After one further movie for Pathe, released in 1920, Geraldine Farrar
retired from the screen.
Perhaps the best assessment of Farrar the movie actress is supplied by
Edward Wagenknecht when he wrote: "Motion pictures satisfied that side of
Miss Farrar which is hungry for realism, delighting in danger, movement and
action. She found the transition from the operatic stage to the motion
picture studio a passage from the most restricted type of dramatic
expression to the freest of all, and she revelled in it accordingly."
Farrar returned to the Met., finally retiring from the Company in the
spring of 1922.
She continued to sing in concert for a further 10 years, and became a very
familiar voice to radio listeners commentating on the live radio broadcasts
of performances from the stage of the Metropolitan Opera.

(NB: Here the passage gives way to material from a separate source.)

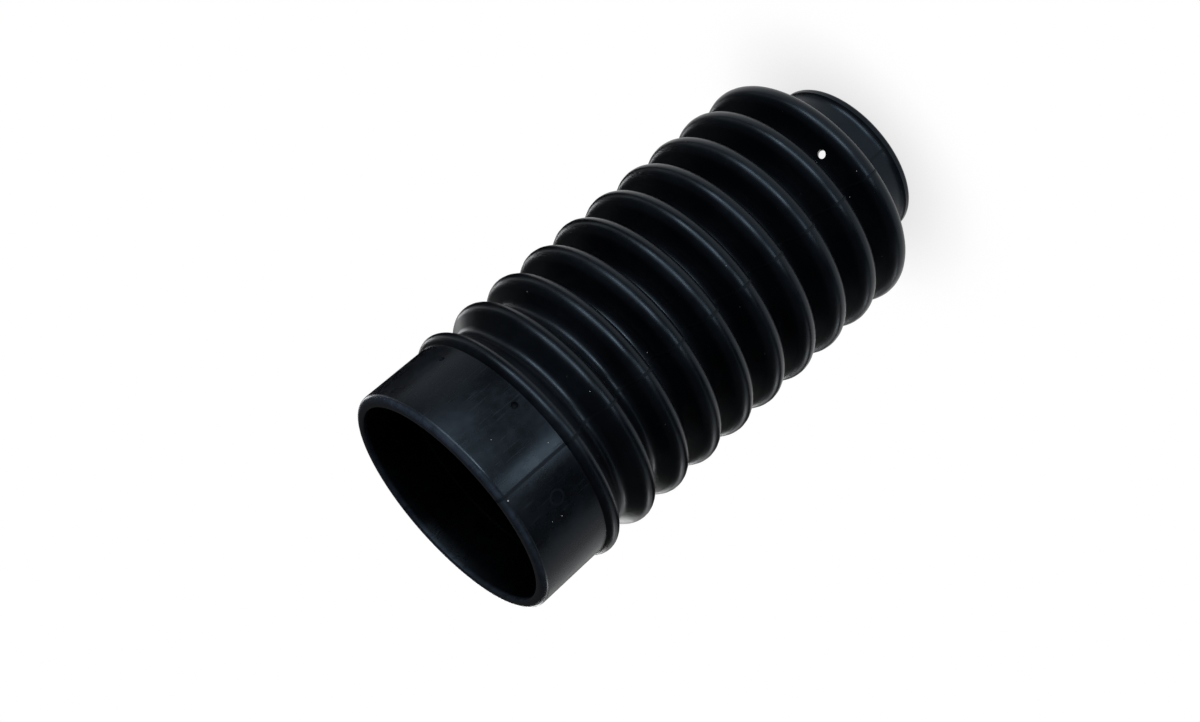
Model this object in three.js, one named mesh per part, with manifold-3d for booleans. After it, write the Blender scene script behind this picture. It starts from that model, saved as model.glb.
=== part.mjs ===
// Fork gaiter: one moulded rubber bellows with a small and a large cuff.
// Millimetres. The axis is +Z, the small cuff's face stands on z = 0 and the large mouth is on top.
// Azimuth 0, the +X side, is where the mould's parting line runs.

import * as THREE from 'three';
import { mergeVertices } from 'three/addons/utils/BufferGeometryUtils.js';
import Module from 'manifold-3d';

// Small cuff, which seats on the fork tube
const SMALL_BORE_RADIUS = 25.6;
const SMALL_CUFF_WALL = 2.1;
const SMALL_CUFF_LENGTH = 13.3;
const SMALL_LIP_PROUD = 1.3;
const SMALL_LIP_THICKNESS = 2.4;
const SMALL_LIP_FLARE = 3.2;
const SMALL_LIP_ROUND = 1.3;

// Bellows
const SHOULDER_RISE = 8.6;
const FOLD_COUNT = 9;
const FOLD_PITCH = 15.1;
const FOLD_DEPTH = 12.6;
const FOLD_WALL = 2.2;
const CREST_RADIUS = 43.6;
const CREST_ROUND = 3.8;
const ROOT_ROUND = 3.4;

// Grooves next to the bead, from the bead down, which are shallower than the others
const SHALLOW_GROOVE_DEPTHS = [5.6, 7.6];

// Bead, which keeps a clamp from sliding off the large cuff
const BEAD_PITCH = 15.9;
const BEAD_PROUD = 1.9;
const BEAD_ROUND = 3.0;

// Large cuff, which seats on the fork slider
const LARGE_BORE_RADIUS = 38.2;
const LARGE_CUFF_WALL = 3.8;
const LARGE_CUFF_LENGTH = 29.9;
const LARGE_CUFF_FLARE = 0.2;
const LARGE_RIM_ROUND = 2.2;
const SEAT_DEPTH = 18.9;
const SEAT_STEP = 1.2;
const HOLLOW_SETBACK = 2.4;

// Edge round at the mouth of both bores
const BORE_EDGE_ROUND = 0.5;

// Vent, punched inwards at a slant through the groove over the lowest crest
const VENT_RADIUS = 1.4;
const VENT_AZIMUTH = 22.5;
const VENT_SLANT = 32;

// Fineness of the surface
const FACETS = 40;
const OUTSIDE_STEPS = { crest: 3, root: 3 };
const INSIDE_STEPS = { crest: 1, root: 2 };
const RIM_STEPS = 3;
const EDGE_STEPS = 2;
const VENT_FACETS = 16;

// A rounding never shrinks below this, nor takes more than this share of the room between two centres
const LEAST_ROUND = 0.3;
const ROUND_SHARE = 0.9;

// Radii and heights that follow
const smallCuffRadius = SMALL_BORE_RADIUS + SMALL_CUFF_WALL;
const smallLipRadius = smallCuffRadius + SMALL_LIP_PROUD;
const largeMouthRadius = LARGE_BORE_RADIUS + LARGE_CUFF_WALL;
const largeNeckRadius = largeMouthRadius - LARGE_CUFF_FLARE;
const hollowBoreRadius = LARGE_BORE_RADIUS - SEAT_STEP;
const lowestCrestHeight = SMALL_CUFF_LENGTH + SHOULDER_RISE;
const highestCrestHeight = lowestCrestHeight + (FOLD_COUNT - 1) * FOLD_PITCH;
const beadHeight = highestCrestHeight + BEAD_PITCH;
const mouthHeight = beadHeight + LARGE_CUFF_LENGTH;

const degrees = THREE.MathUtils.degToRad;
const quarterTurn = Math.PI / 2;

// Crests from the lowest up, the bead last: each is a circle that the wall wraps round
const crests = [];
for (let index = 0; index < FOLD_COUNT; index += 1) {
  crests.push({
    centre: CREST_RADIUS - CREST_ROUND,
    height: lowestCrestHeight + index * FOLD_PITCH,
    round: CREST_ROUND,
  });
}
crests.push({
  centre: largeNeckRadius + BEAD_PROUD - BEAD_ROUND,
  height: beadHeight,
  round: BEAD_ROUND,
});

// Roots between neighbouring crests, with a round that fits the groove
const roots = [];
for (let index = 0; index < FOLD_COUNT; index += 1) {
  const below = crests[index];
  const above = crests[index + 1];
  const depth = SHALLOW_GROOVE_DEPTHS[FOLD_COUNT - 1 - index] ?? FOLD_DEPTH;
  const bottom = CREST_RADIUS - depth;
  const room = ROUND_SHARE * (above.height - below.height) / 2;
  const round = Math.min(ROOT_ROUND, Math.max(LEAST_ROUND, room - Math.max(below.round, above.round)));
  roots.push({
    centre: bottom + round,
    height: (below.height + above.height) / 2,
    round,
  });
}

// Points on an arc, both ends included
function arc(centre, height, round, from, to, steps) {
  const points = [];
  for (let step = 0; step <= steps; step += 1) {
    const angle = from + (to - from) * step / steps;
    points.push(new THREE.Vector2(
      centre + round * Math.cos(angle),
      height + round * Math.sin(angle),
    ));
  }
  return points;
}

// Angle at which a straight flank leaves a crest's circle on its way to a root's circle
function flankAngle(crest, root, crestRound, rootRound) {
  const rise = Math.abs(root.height - crest.height);
  const fall = crest.centre - root.centre;
  const reach = Math.hypot(rise, fall);
  return Math.atan2(fall, rise) + Math.asin(Math.min(1, (crestRound + rootRound) / reach));
}

// Angle at which a straight flank from a point touches a crest's circle from below
function touchAngle(point, crest, round) {
  const across = crest.centre - point.x;
  const up = crest.height - point.y;
  return Math.atan2(up, across) - Math.asin(Math.min(1, round / Math.hypot(across, up))) - quarterTurn;
}

// One side of the folded wall, from the lowest crest up: the crests shrink and the roots grow by the inset
function foldedSide(firstAngle, lastAngle, inset, steps) {
  const points = [];
  const crestRound = (crest) => Math.max(LEAST_ROUND, crest.round - inset);
  const rootRound = (root) => root.round + inset;
  const angleBetween = (crest, root) => flankAngle(crest, root, crestRound(crest), rootRound(root));
  crests.forEach((crest, index) => {
    const below = roots[index - 1];
    const above = roots[index];
    const from = below ? -angleBetween(crest, below) : firstAngle;
    const to = above ? angleBetween(crest, above) : lastAngle;
    points.push(...arc(crest.centre, crest.height, crestRound(crest), from, to, steps.crest));
    if (above) {
      const leave = angleBetween(crest, above);
      const meet = angleBetween(crests[index + 1], above);
      points.push(...arc(above.centre, above.height, rootRound(above),
        leave + Math.PI, Math.PI - meet, steps.root));
    }
  });
  return points;
}

// Outside of the small cuff, from the edge of its bore to the foot of the shoulder
function smallCuffOutside() {
  const lipRound = Math.min(SMALL_LIP_ROUND, SMALL_LIP_THICKNESS);
  const flareTurn = Math.acos(1 - Math.min(1, SMALL_LIP_PROUD / SMALL_LIP_FLARE));
  const flareHeight = SMALL_LIP_THICKNESS + SMALL_LIP_FLARE * Math.sin(flareTurn);
  return [
    ...arc(SMALL_BORE_RADIUS + BORE_EDGE_ROUND, BORE_EDGE_ROUND, BORE_EDGE_ROUND,
      -Math.PI, -quarterTurn, EDGE_STEPS),
    ...arc(smallLipRadius - lipRound, lipRound, lipRound, -quarterTurn, 0, EDGE_STEPS),
    ...arc(smallCuffRadius + SMALL_LIP_FLARE, flareHeight, SMALL_LIP_FLARE,
      Math.PI + flareTurn, Math.PI, EDGE_STEPS),
    new THREE.Vector2(smallCuffRadius, SMALL_CUFF_LENGTH),
  ];
}

// Large cuff, from the bead's outside over the rim and down its stepped bore
function largeCuff() {
  return [
    ...arc(largeMouthRadius - LARGE_RIM_ROUND, mouthHeight - LARGE_RIM_ROUND, LARGE_RIM_ROUND,
      0, quarterTurn, RIM_STEPS),
    ...arc(LARGE_BORE_RADIUS + BORE_EDGE_ROUND, mouthHeight - BORE_EDGE_ROUND, BORE_EDGE_ROUND,
      quarterTurn, Math.PI, EDGE_STEPS),
    new THREE.Vector2(LARGE_BORE_RADIUS, mouthHeight - SEAT_DEPTH),
    new THREE.Vector2(hollowBoreRadius, mouthHeight - SEAT_DEPTH),
    new THREE.Vector2(hollowBoreRadius, beadHeight + HOLLOW_SETBACK),
  ];
}

// Whole section of the wall as a closed outline: up the outside and back down the inside
function wallSection() {
  const lowest = crests[0];
  const bead = crests[crests.length - 1];
  const shoulderFoot = new THREE.Vector2(smallCuffRadius, SMALL_CUFF_LENGTH);
  const shoulderAngle = touchAngle(shoulderFoot, lowest, lowest.round);
  const neckAngle = Math.acos(Math.min(1, (largeNeckRadius - bead.centre) / bead.round));
  const innerRound = Math.max(LEAST_ROUND, lowest.round - FOLD_WALL);
  const innerTouch = arc(lowest.centre, lowest.height, innerRound, shoulderAngle, shoulderAngle, 1)[0];
  const shoulderSlope = Math.tan(shoulderAngle + quarterTurn);
  const boreEndHeight = innerTouch.y - (innerTouch.x - SMALL_BORE_RADIUS) * shoulderSlope;
  const outline = [
    ...smallCuffOutside(),
    ...foldedSide(shoulderAngle, neckAngle, 0, OUTSIDE_STEPS),
    ...largeCuff(),
    ...foldedSide(shoulderAngle, quarterTurn, FOLD_WALL, INSIDE_STEPS).reverse(),
    new THREE.Vector2(SMALL_BORE_RADIUS, boreEndHeight),
  ];
  outline.push(outline[0].clone());
  return outline;
}

const wasm = await Module();
wasm.setup();

// A closed mesh as a solid that can be cut
function solidOf(geometry) {
  const bare = geometry.index ? geometry.clone() : geometry;
  bare.deleteAttribute('normal');
  bare.deleteAttribute('uv');
  const merged = mergeVertices(bare);
  return new wasm.Manifold(new wasm.Mesh({
    numProp: 3,
    vertProperties: new Float32Array(merged.attributes.position.array),
    triVerts: new Uint32Array(merged.index.array),
  }));
}

// A cut solid as a mesh's geometry again
function geometryOf(solid) {
  const mesh = solid.getMesh();
  const geometry = new THREE.BufferGeometry();
  geometry.setAttribute('position', new THREE.BufferAttribute(mesh.vertProperties, 3));
  geometry.setIndex(new THREE.BufferAttribute(mesh.triVerts, 1));
  geometry.computeVertexNormals();
  return geometry;
}

// The moulded wall, turned about +Z
function wallGeometry() {
  return new THREE.LatheGeometry(wallSection(), FACETS).rotateX(quarterTurn);
}

// The punch that opens the vent, centred where the lowest groove's round meets its lower flank
function ventPunch() {
  const root = roots[0];
  const angle = flankAngle(crests[0], root, crests[0].round, root.round) + Math.PI;
  const mouth = arc(root.centre, root.height, root.round, angle, angle, 1)[0];
  const slant = degrees(VENT_SLANT);
  const length = 2 * (root.round + FOLD_WALL);
  const punch = new THREE.CylinderGeometry(VENT_RADIUS, VENT_RADIUS, length, VENT_FACETS);
  punch.rotateZ(slant - quarterTurn);
  punch.rotateX(quarterTurn);
  punch.translate(mouth.x, 0, mouth.y - FOLD_WALL / 2);
  return punch.rotateZ(degrees(VENT_AZIMUTH));
}

const rubber = new THREE.MeshStandardMaterial({ color: 0x15181d, roughness: 0.48, metalness: 0 });

const gaiter = new THREE.Mesh(
  geometryOf(solidOf(wallGeometry()).subtract(solidOf(ventPunch()))),
  rubber,
);
gaiter.name = 'gaiter';

const part = new THREE.Group();
part.add(gaiter);

export default part;
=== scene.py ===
"""Fork gaiter: one moulded rubber bellows, its parting line, the stage, lamps and camera."""

import math

import bpy
from mathutils import Matrix, Vector


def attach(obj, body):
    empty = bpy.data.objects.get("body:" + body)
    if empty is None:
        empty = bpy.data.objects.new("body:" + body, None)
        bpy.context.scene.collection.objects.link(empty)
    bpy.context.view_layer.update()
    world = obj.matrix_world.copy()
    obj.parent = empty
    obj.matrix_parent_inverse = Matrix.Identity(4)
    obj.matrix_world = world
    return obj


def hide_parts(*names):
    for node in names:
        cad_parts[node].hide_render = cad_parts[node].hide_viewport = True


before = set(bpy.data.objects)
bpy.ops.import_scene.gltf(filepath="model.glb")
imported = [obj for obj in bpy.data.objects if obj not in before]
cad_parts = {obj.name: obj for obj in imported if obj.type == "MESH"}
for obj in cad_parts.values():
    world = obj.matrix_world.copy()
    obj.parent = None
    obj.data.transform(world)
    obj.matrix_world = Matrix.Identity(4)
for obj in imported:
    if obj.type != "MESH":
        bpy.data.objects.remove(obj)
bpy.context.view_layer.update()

bl_info = {
    "name": "Fork Gaiter",
    "version": (1, 0, 0),
    "blender": (4, 5, 0),
    "location": "3D View > Sidebar > Fork Gaiter",
    "description": "Models a moulded rubber fork gaiter and its studio stage",
    "category": "Add Mesh",
}

MM = 0.001
FULL_TURN = 2 * math.pi
QUARTER_TURN = math.pi / 2


# Sizes, colours and light

class GaiterSizes(bpy.types.PropertyGroup):
    """Sizes of the moulded gaiter."""

    small_bore_radius: bpy.props.FloatProperty(
        name="Small Bore Radius", description="Radius of the bore that seats on the fork tube",
        default=25.6 * MM, min=0, unit="LENGTH")
    small_cuff_wall: bpy.props.FloatProperty(
        name="Small Cuff Wall", description="Wall thickness of the small cuff",
        default=2.1 * MM, min=0, unit="LENGTH")
    small_cuff_length: bpy.props.FloatProperty(
        name="Small Cuff Length", description="Height of the small cuff up to its shoulder",
        default=13.3 * MM, min=0, unit="LENGTH")
    fold_count: bpy.props.IntProperty(
        name="Folds", description="Number of full folds below the bead", default=9, min=3)
    fold_pitch: bpy.props.FloatProperty(
        name="Fold Pitch", description="Distance from crest to crest",
        default=15.1 * MM, min=0, unit="LENGTH")
    fold_depth: bpy.props.FloatProperty(
        name="Fold Depth", description="Depth of a full groove below the crests",
        default=12.6 * MM, min=0, unit="LENGTH")
    fold_wall: bpy.props.FloatProperty(
        name="Fold Wall", description="Wall thickness of the folds",
        default=2.2 * MM, min=0, unit="LENGTH")
    crest_radius: bpy.props.FloatProperty(
        name="Crest Radius", description="Radius of the gaiter over its crests",
        default=43.6 * MM, min=0, unit="LENGTH")
    crest_round: bpy.props.FloatProperty(
        name="Crest Round", description="Rounding of a crest's top",
        default=3.8 * MM, min=0, unit="LENGTH")
    root_round: bpy.props.FloatProperty(
        name="Root Round", description="Largest rounding of a groove's bottom",
        default=3.4 * MM, min=0, unit="LENGTH")
    large_bore_radius: bpy.props.FloatProperty(
        name="Large Bore Radius", description="Radius of the bore that seats on the fork slider",
        default=38.2 * MM, min=0, unit="LENGTH")
    large_cuff_wall: bpy.props.FloatProperty(
        name="Large Cuff Wall", description="Wall thickness of the large cuff",
        default=3.8 * MM, min=0, unit="LENGTH")
    large_cuff_length: bpy.props.FloatProperty(
        name="Large Cuff Length", description="Height of the large cuff from its bead to its rim",
        default=29.9 * MM, min=0, unit="LENGTH")
    turn_steps: bpy.props.IntProperty(
        name="Turn Steps", description="Steps of the section's turn about the axis",
        default=256, min=16)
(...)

She enjoyed a long and apparently happy retirement in Ridgefield
Connecticut where she died in 1967.
Three years before she died, at the ago of 82, Farrar was interviewed by
the film maker and historian, Kevin Brownlow. The frank and totally
unpretentious way in which she talked of her career in the movies, seems
characteristic of the great operatic diva who helped to shape the future of
Hollywood – this is what she said:
"It was vacation time for me. I was in silent pictures and I could save my
voice…
I have a list of abhorrences which include microphones and records, but I
don't include motion pictures. I think I liked them because they were
silent. They also saved my voice. You could give yourself entirely to
expression. Of course, we spoke our lines aloud, Full out, so, on second
thought, I suppose they didn't really save my voice after all."

This paper was written as an introduction to several screenings of Carmen,
A Famous Players-Lasky Production, for Paramount Pictures, directed by
Cecil B. DeMille, and starring Miss Geraldine Farrar.